Open jinshin opened 9 months ago
https://github.com/MiSTer-devel/Gameboy_MiSTer/pull/113/files - the pull request from paulb-nl that made this kind of change to the Gameboy core for reference. It might introduce some timing complications as the MegaDrive core is already fairly large (occupies a lot of space on the FPGA) and complex and the resolution/width of the rgb data being blended is larger in this case. Just wanted to give you an example of how to do it in verilog (which is c-like).
The issue is, the changes to the handheld cores have a ghosting effect with the frameblending which is intentional because that is how those LCDs looked. The video you linked has this same ghosting issue when the characters move which isn't very pleasant to the eye personally.
Doing this without ghosting in hardware is harder since you don't have the privileges that software emulators have.
It wouldn't be as simple to do as the NES extra sprites option either.
The Megadrive core is also written like a netlist so figuring out how to do this would be like modding a decapped chip.
In summary, not easy to do (the right way, without the ghosting of simple interpolation).

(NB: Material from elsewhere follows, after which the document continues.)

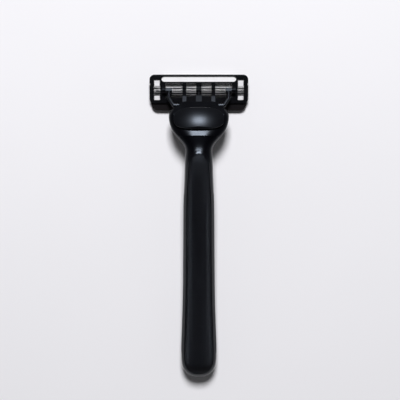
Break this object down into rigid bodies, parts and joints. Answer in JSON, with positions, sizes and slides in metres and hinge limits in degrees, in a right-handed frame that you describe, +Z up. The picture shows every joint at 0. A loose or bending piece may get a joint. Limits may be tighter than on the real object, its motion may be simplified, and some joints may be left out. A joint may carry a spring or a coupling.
{
  "type": "safety razor",
  "caption": "Razor with a rubber-gripped handle, an oval release button and a pivoting multi-blade cartridge on a docking yoke.",
  "frame": {"origin": "under the middle of the razor, on the surface that it rests on, blades down", "axes": "+Y along the handle towards the cartridge, +Z up from the surface, +X to the right"},
  "size_m": [0.043, 0.132, 0.018],
  "materials": {
    "handle_plastic": "satin moulded",
    "nose_plastic": "moulded",
    "grip_rubber": "diamond knurled",
    "button_plastic": "satin gloss",
    "cartridge_plastic": "moulded",
    "guard_rubber": "finned",
    "strip_white": "smooth",
    "blade_steel": "ground",
    "support_steel": "rolled",
    "clip_aluminium": "rolled",
    "spring_steel": "drawn wire",
    "screw_steel": "blackened",
    "weight_steel": "sawn bar"
  },
  "bodies": {
    "handle": {"handle_core": "handle_plastic", "head_cover": "handle_plastic", "front_grip": "grip_rubber", "back_grip": "grip_rubber", "weight_bar": "weight_steel", "docking_nose": "nose_plastic", "nose_screw": "screw_steel", "plunger_spring": "spring_steel", "button_spring_left": "spring_steel", "button_spring_right": "spring_steel"},
    "button": {"release_button": "button_plastic", "ejector": "nose_plastic"},
    "plunger": {"plunger": "nose_plastic"},
    "yoke": {"yoke": "cartridge_plastic"},
    "cartridge": {"cartridge_frame": "cartridge_plastic", "lubricating_strip": "strip_white", "guard_fins": "guard_rubber", "retaining_clip_left": "clip_aluminium", "retaining_clip_right": "clip_aluminium", "blade_1": "blade_steel", "blade_2": "blade_steel", "blade_3": "blade_steel", "blade_4": "blade_steel", "blade_5": "blade_steel", "blade_support_1": "support_steel", "blade_support_2": "support_steel", "blade_support_3": "support_steel", "blade_support_4": "support_steel", "blade_support_5": "support_steel"}
  },
  "joints": [
    {"name": "yoke_release", "type": "slide", "parent": "handle", "child": "yoke", "axis": [0, 0.9511, -0.309], "range_m": [0, 0.014]},
    {"name": "cartridge_pivot", "type": "hinge", "parent": "yoke", "child": "cartridge", "pos_m": [0, 0.0588, 0.006], "axis": [1, 0, 0], "range_deg": [0, 40], "stiffness_Nm_per_rad": 0.004, "springref_deg": -20.05},
    {"name": "plunger_slide", "type": "slide", "parent": "handle", "child": "plunger", "axis": [0, 0.9511, -0.309], "range_m": [-0.0009, 0], "deforming": ["plunger_spring"]},
    {"name": "button_slide", "type": "slide", "parent": "handle", "child": "button", "axis": [0, 0.9511, -0.309], "range_m": [0, 0.0022], "stiffness_N_per_m": 1000, "springref_m": -0.0015, "deforming": ["button_spring_left", "button_spring_right"]}
  ],
  "couplings": [
    {"joint": "plunger_slide", "follows": "cartridge_pivot", "m_per_rad": -0.0012}
  ]
}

I'm unsure how this exact feature could be called - i've seen it's called "flickerblend" in Lynx core. To start - there's a Samurai Shodown game, that shadows implementation (drawing black sprite at 30Hz) possibly expects some big phosphorous afterglow, which is not present on modern display. Long time ago, while working on Genesis Plus, i've added an additional prescaler for this case, which renders frame as interpolation between previous and current picture. Demo: https://www.youtube.com/watch?v=2e2vff28jyU&t=74s Discussion on MisterFPGA forum: https://misterfpga.org/viewtopic.php?t=7714 To be honest, it's the only game i know, that could benefit of that kind of prerender, but i guess it won't take much processing power. But, setting some other afterglow levels, for example 1/4 previous 3/4 current might give some nice cinematic (long exposure film) effect to all games. I would love to do that myself, but so far FPGA programming looks like magic for me.